__GIVEN EXERCISE__
State only how many lines contain the string "Write".

__RECORDED DATA__
** start **

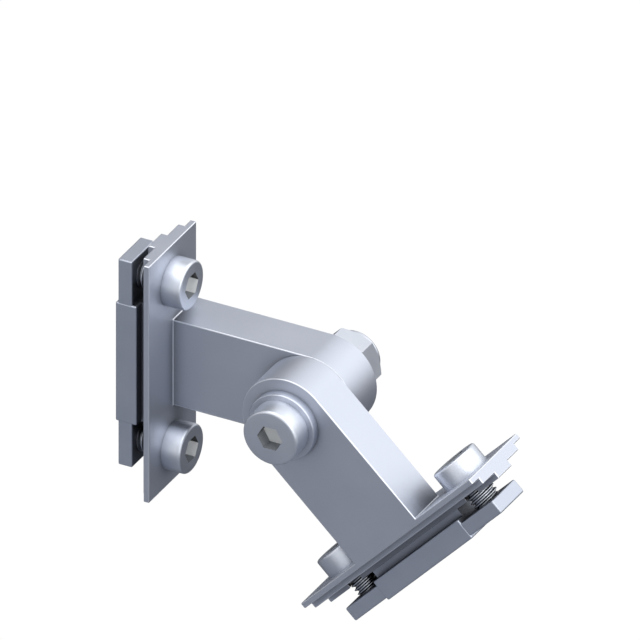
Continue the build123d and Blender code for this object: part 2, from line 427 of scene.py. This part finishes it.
def cap_screw(name, place, diameter, length, neck, pitch, head, socket):
    """A cap screw whose head stands on its place; its socket takes the materials after the first.

    The head is given as diameter, height and round of its rim, the socket as width and depth.
    """
    head_diameter, head_height, head_round = head
    socket_width, socket_depth = socket
    bm = bmesh.new()
    mouth = hexagon_loop(bm, socket_width, head_height)
    rim = grow_loop(bm, mouth, radius=head_diameter / 2)
    under_head = grow_loop(bm, rim, rise=-head_height)
    neck_top = grow_loop(bm, under_head, radius=diameter / 2)
    grow_loop(bm, neck_top, rise=RUN_OUT * pitch - neck)
    socket_floor = grow_loop(bm, mouth, rise=-socket_depth)
    pilot_radius = PILOT_PART_OF_SOCKET * socket_width / 2
    pilot = grow_loop(bm, socket_floor, radius=pilot_radius)
    pilot_face = bmesh.ops.contextual_create(bm, geom=pilot)["faces"]
    tip = bmesh.ops.poke(bm, faces=pilot_face)["verts"]
    bmesh.ops.translate(bm, verts=tip, vec=(0, 0, -pilot_radius / 2))
    socket_radius = socket_width / 2 / math.cos(math.radians(30)) + NEAR
    # Paints light and shade into the socket by the way each wall faces: the floor and one wall
    # painted light, two walls painted half shade, the others painted deep shade.
    for face in bm.faces:
        middle = face.calc_center_median()
        inside = all(vert.co.xy.length < socket_radius for vert in face.verts)
        if not inside or middle.z < 0 or abs(middle.z - head_height) < NEAR:
            continue
        wall = round(math.degrees(math.atan2(middle.y, middle.x)) / 60) % 6
        if middle.z < head_height - socket_depth + NEAR or wall == PAINTED_LIGHT_WALL:
            face.material_index = PAINTED_LIGHT_TONE
        else:
            face.material_index = HALF_SHADE_TONE if wall in HALF_SHADED_WALLS else DEEP_SHADE_TONE
    bmesh.ops.bevel(
        bm, geom=rim, affect="EDGES", offset=head_round, segments=6, profile=0.5, material=-1
    )
    thread = rolled_thread(-neck, -length, diameter / 2, pitch)
    bm.from_mesh(thread)
    bpy.data.meshes.remove(thread)
    boundary = [edge for edge in bm.edges if edge.is_boundary]
    run_out = [e for e in boundary if max(vert.co.z for vert in e.verts) > -neck - NEAR]
    bmesh.ops.bridge_loops(bm, edges=run_out)
    bmesh.ops.holes_fill(bm, edges=[e for e in bm.edges if e.is_boundary], sides=0)
    bmesh.ops.recalc_face_normals(bm, faces=bm.faces)
    screw = bmesh_object(name, bm)
    screw.data.transform(place)
    shade_smooth(screw, crease=35)
    return screw


# Bright zinc on cold headed steel: paler and smoother than the castings, with broad highlights.
zinc_plated_steel = satin_metal(
    "zinc plated steel",
    "#d3d8e2",
    "#cad0db",
    roughness=0.41,
    grain_mm=0.12,
    grain_depth_mm=0.0015,
    stain_mm=3.0,
)
# A pressed socket is too deep for the lamps, so its light and shade are painted by the way each
# wall faces: painted deep shade, black, on the upper walls; painted half shade, grey, on the lower
# ones; and painted light, pale, on one wall and the floor.
screw_materials = [zinc_plated_steel]
for name, colour in (
    ("painted deep shade", "#101114"),
    ("painted half shade", "#7c8187"),
    ("painted light", "#e6e9ec"),
):
    painted_socket_shade, tree = new_material(f"{name} in a socket")
    shader = add_node(
        tree,
        "ShaderNodeBsdfPrincipled",
        Base_Color=linear_colour(colour),
        Metallic=0.2,
        Roughness=0.5,
    )
    add_node(tree, "ShaderNodeOutputMaterial", Surface=shader.outputs["BSDF"])
    screw_materials.append(painted_socket_shade)
for half, seat in seats.items():
    for level, side in (("upper", 1), ("lower", -1)):
        screw = cap_screw(
            f"{half}_screw_{level}_threaded",
            seat @ Matrix.Translation((side * SCREW_SPACING / 2, 0, FLANGE)),
            diameter=5.0,
            length=8.0,
            neck=2.6,
            pitch=0.8,
            head=(8.5, 3.5, 0.45),
            socket=(4.0, 2.0),
        )
        for material in screw_materials:
            screw.data.materials.append(material)
        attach(screw, f"{half}_half")
        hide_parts(f"{half}_screw_{level}")

# Nut bars. Milled steel bars, thinned and tapped at both ends, with a ridge that enters the slot's
# mouth. They hang on the plate screws and are plated dull; the thick middle stands a hair proud.
BAR_WIDTH, BAR_END_WIDTH, BAR_LENGTH, BAR_MIDDLE_LENGTH = 8.0, 7.88, 39.0, 22.5
BAR_FRONT, BAR_MIDDLE, BAR_END_SETBACK, BAR_END = -STEP_DEPTH - 1.25, 3.9, 0.85, 2.6
BAR_RIDGE, RIDGE_ROOT, BROKEN_EDGE = 1.24, 1.0, 0.28
TAPPED_RADIUS = 2.52


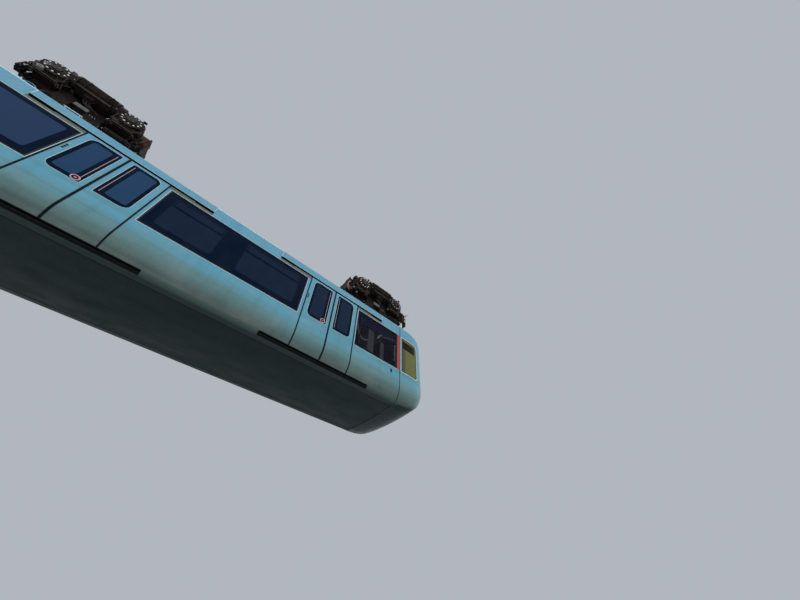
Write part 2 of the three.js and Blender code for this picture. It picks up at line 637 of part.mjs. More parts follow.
const CASE = { y0: -560, r: 250, bottom: 70, chamfer: 60 };
const CASE_COVER = { y0: -600, r: 225 };
const HUB_CAP = { y0: -632, r: 85 };
const CASE_RIB = { half: 225, height: 24, width: 22, ys: [-520, -450, -380] };
const HOOK = { x0: 108, x1: 175, foot: 540, z: 635, t: 22, y0: -600, y1: -545 };
const BRAKE = {
  x: -935, r: 55, y0: -500, zs: [520, 330], bracket: [-950, -820], bracketY: -390, bracketZ: [300, 550],
};
const MOTOR = { y: -520, z: 460, r: 148, finR: 176, fins: 16, half: 330, flange: 36, flangeR: 180, reach: 480 };
const MOTOR_BASE = { half: 300, y0: -640, z0: 245, z1: 292 };
const JUNCTION = { x0: -110, x1: 60, y0: -570, y1: -400, z0: 152, z1: 250 };

// Case round an axle end: half round above, flat and ribbed below
function gearCase(x) {
  const shape = new THREE.Shape();
  const { y0, r, bottom, chamfer } = CASE;
  shape.moveTo(x + r - chamfer, bottom);
  shape.lineTo(x + r, bottom + chamfer);
  shape.lineTo(x + r, WHEEL_R);
  shape.absarc(x, WHEEL_R, r, 0, Math.PI, false);
  shape.lineTo(x - r, bottom + chamfer);
  shape.lineTo(x - r + chamfer, bottom);
  const innerY = BEAM.y0 - GAP;
  const hook = prismY(polygon([
    [x + HOOK.x0, HOOK.foot], [x + HOOK.x0 + HOOK.t, HOOK.foot], [x + HOOK.x0 + HOOK.t, HOOK.z - HOOK.t],
    [x + HOOK.x1, HOOK.z - HOOK.t], [x + HOOK.x1, HOOK.z], [x + HOOK.x0, HOOK.z]]), HOOK.y0, HOOK.y1);
  return join([
    extrude(shape, innerY - y0, ALONG_Y, [0, innerY, 0], 5),
    cylinder('y', CASE_COVER.r, CASE_COVER.y0, y0 + 10, x, WHEEL_R, 18),
    cylinder('y', HUB_CAP.r, HUB_CAP.y0, CASE_COVER.y0 + 10, x, WHEEL_R, 14),
    ...CASE_RIB.ys.map((y) => box(x - CASE_RIB.half + chamfer, x + CASE_RIB.half - chamfer,
      y - CASE_RIB.width / 2, y + CASE_RIB.width / 2, bottom - CASE_RIB.height, bottom + 10)),
    hook,
  ]);
}

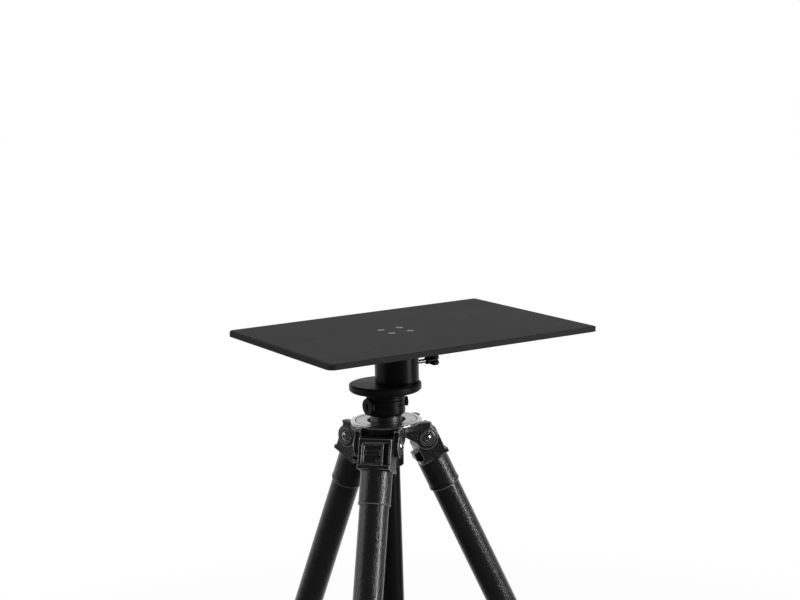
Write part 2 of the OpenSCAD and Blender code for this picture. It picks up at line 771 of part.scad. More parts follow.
// A sliding block with a tongue above and below, a sunk front, a bare pad and a dimple
module angle_latch(i) {
    height = latch_high - latch_low;
    face = latch_back + latch_t;
    border = 2;
    sunk = 1;
    pad_w = 16;
    pad_h = 5.6;
    pad_top = -7.5;
    middle = latch_left + latch_w / 2;
    color(dark_grey) at_leg(i) difference() {
        union() {
            difference() {
                translate([latch_back, latch_left, latch_low]) cube([latch_t, latch_w, height]);
                translate([face - sunk, latch_left + border, latch_low + border])
                    cube([2 * sunk, latch_w - 2 * border, height - 2 * border]);
            }
            translate([latch_back, latch_left, latch_low - tongue])
                cube([tongue_t, latch_w, height + 2 * tongue]);
            translate([face - 2 * sunk, middle - pad_w / 2, pad_top - pad_h])
                cube([1.7 * sunk, pad_w, pad_h]);
        }
        translate([face - 2 * sunk, middle + 6, -flange_drop + 5]) rotate([0, 90, 0])
            cylinder(r = 1.8, h = 2 * sunk);
    }
}

module upper_tube(i) {
    color(black) at_leg(i) translate([0, 0, -upper_end]) ring(upper_d / 2, upper_bore_r, upper_len);
}

module middle_tube(i) {
    color(black) at_leg(i) translate([0, 0, -middle_end])
        ring(middle_d / 2, middle_bore_r, middle_end - middle_top);
}

module lower_tube(i) {
    color(black) at_leg(i) translate([0, 0, -lower_end])
        ring(lower_d / 2, lower_bore_r, lower_end - lower_top);
}

// A split ring that the lock squeezes on to the inner tube
module collet(outer_tube_d, inner_tube_d, length) {
    difference() {
        ring(outer_tube_d / 2 - 0.1, inner_tube_d / 2 + run_gap, length);
        translate([0, -0.6, -sit]) cube([outer_tube_d, 1.2, length + 2 * sit]);
    }
}

module upper_collet(i) {
    length = upper_lock_end - lip_t - 0.5 - upper_end;
    color(nylon) at_leg(i) translate([0, 0, -upper_end - length]) collet(upper_d, middle_d, length);
}

module lower_collet(i) {
    length = lower_lock_end - lip_t - 0.5 - middle_end;
    color(nylon) at_leg(i) translate([0, 0, -middle_end - length]) collet(middle_d, lower_d, length);
}

// A twist lock with a thick grip, a plain collar above and a tapered end below
module twist_lock(outer_d, length, outer_tube_d, inner_tube_d) {
    r = outer_d / 2;
    neck_r = outer_tube_d / 2 + 1.8;
    difference() {
        rotate_extrude()
            polygon([[0, 0], [r - 3, 0], [r - 0.8, 4], [r, 6], [r, length - 8], [r - 1, length - 6.5],
                [neck_r, length - 6], [neck_r, length - 0.6], [neck_r - 0.6, length], [0, length]]);
        translate([0, 0, lip_t]) cylinder(r = outer_tube_d / 2 + run_gap, h = length);
        translate([0, 0, -sit]) cylinder(r = inner_tube_d / 2 + free_gap, h = length);
    }
}

module upper_lock(i) {
    color(dark_grey) at_leg(i) translate([0, 0, -upper_lock_end])
        twist_lock(upper_lock_d, upper_lock_len, upper_d, middle_d);
}

module lower_lock(i) {
    color(dark_grey) at_leg(i) translate([0, 0, -lower_lock_end])
        twist_lock(lower_lock_d, lower_lock_len, middle_d, lower_d);
}

module foot(i) {
    neck_r = lower_d / 2 + 2.4;
    color(rubber) at_leg(i) difference() {
        union() {
            translate([0, 0, -leg_length]) sphere(foot_r);
            translate([0, 0, -leg_length + foot_r * 0.6])
                cylinder(r1 = foot_r * 0.8, r2 = neck_r, h = foot_len - foot_r * 0.6 - 8);
            translate([0, 0, -foot_top - 8]) bevelled_disc(neck_r, 8, 0.1, 1);
            for (drop = [9, 14, 19])
                translate([0, 0, -foot_top - drop]) bevelled_disc(neck_r + 0.8, 2.4, 0.6, 0.6);
        }
        translate([0, 0, -lower_end]) cylinder(r = lower_d / 2, h = foot_socket + sit);
    }
}

tabletop();
receiver_boss();
boss_screws();
thread_insert();
thumbscrew_rod();
thumbscrew_knob();
head_plate();
anti_twist_plate();
anti_twist_screws();
head_bolt();
column_fitting();
column_tube();
column_cap();
clamp_sleeve();
clamp_collar();
clamp_shoe();
column_lock_screw();
column_lock_knob();
drag_screw();
collar_neck();
crown_ring();
crown_plate();
spider();
column_sleeve();
sleeve_bush();
hinge_bolts();
hinge_nuts();
for (i = [0:2]) {
    leg_head(i);
    upper_tube(i);
    upper_collet(i);
    angle_latch(i);
    upper_lock(i);
    middle_tube(i);
    lower_collet(i);
    lower_lock(i);
    lower_tube(i);
    foot(i);
}
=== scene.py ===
import math

import bpy
from mathutils import Matrix, Vector


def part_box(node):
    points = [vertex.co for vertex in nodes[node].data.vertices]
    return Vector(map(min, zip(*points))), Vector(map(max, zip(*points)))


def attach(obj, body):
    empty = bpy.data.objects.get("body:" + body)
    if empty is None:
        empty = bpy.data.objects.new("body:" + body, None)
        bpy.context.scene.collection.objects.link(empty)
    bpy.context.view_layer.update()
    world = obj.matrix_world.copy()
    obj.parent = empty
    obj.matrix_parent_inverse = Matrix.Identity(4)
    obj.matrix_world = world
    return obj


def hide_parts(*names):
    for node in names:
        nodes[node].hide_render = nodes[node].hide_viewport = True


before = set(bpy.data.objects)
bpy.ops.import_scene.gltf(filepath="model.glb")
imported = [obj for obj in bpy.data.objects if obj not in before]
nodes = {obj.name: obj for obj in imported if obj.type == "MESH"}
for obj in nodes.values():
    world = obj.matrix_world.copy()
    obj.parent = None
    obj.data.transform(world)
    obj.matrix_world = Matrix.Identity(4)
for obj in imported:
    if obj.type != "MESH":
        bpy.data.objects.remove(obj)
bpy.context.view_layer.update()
print("frame loaded:", len(nodes), "nodes")

mm = 0.001
legNames = ["front", "right", "rear"]

# where the stand's axis, crown and hinges are, read from the frame
crownLow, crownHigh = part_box("crown_ring")
axisX = (crownLow.x + crownHigh.x) / 2
axisY = (crownLow.y + crownHigh.y) / 2
crownTop = crownHigh.z
stand = {
    "hingeOut": 40 * mm,  # hinge distance from the axis
    "hingeDrop": 20.5 * mm,  # hinge below the crown's top
    "lean": 24,  # degrees from upright
    "legTurns": {"front": 226, "right": 346, "rear": 106},
}
hingeHeight = crownTop - stand["hingeDrop"]
toAxis = Matrix.Translation((axisX, axisY, 0))


def legFrame(leg):
    turn = Matrix.Rotation(math.radians(stand["legTurns"][leg]), 4, "Z")
    hinge = Matrix.Translation((stand["hingeOut"], 0, hingeHeight))
    lean = Matrix.Rotation(math.radians(-stand["lean"]), 4, "Y")
    return toAxis @ turn @ hinge @ lean


# shader maths


class Value:
    def __init__(self, owner, socket):
        self.owner = owner
        self.socket = socket

    def maths(self, operation, first, second):
        return self.owner.node("ShaderNodeMath", {"operation": operation}, {0: first, 1: second})

    def __add__(self, other):
        return self.maths("ADD", self, other)

    def __sub__(self, other):
        return self.maths("SUBTRACT", self, other)

    def __rsub__(self, other):
        return self.maths("SUBTRACT", other, self)

    def __mul__(self, other):
        return self.maths("MULTIPLY", self, other)

    __radd__ = __add__

    def above(self, low, high):  # 0 under low, 1 over high
        return self.owner.node(
            "ShaderNodeMapRange", {"interpolation_type": "SMOOTHSTEP"},
            {"Value": self, "From Min": low, "From Max": high},
        )


class Nodes:
    def __init__(self, tree):
        self.tree = tree

    def node(self, kind, settings=None, inputs=None, output=0):
        made = self.tree.nodes.new(kind)
        for name, setting in (settings or {}).items():
            setattr(made, name, setting)
        for name, given in (inputs or {}).items():
            if isinstance(given, Value):
                self.tree.links.new(given.socket, made.inputs[name])
            else:
                made.inputs[name].default_value = given
        return Value(self, made.outputs[output])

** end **

__COMPLETED TASK__
2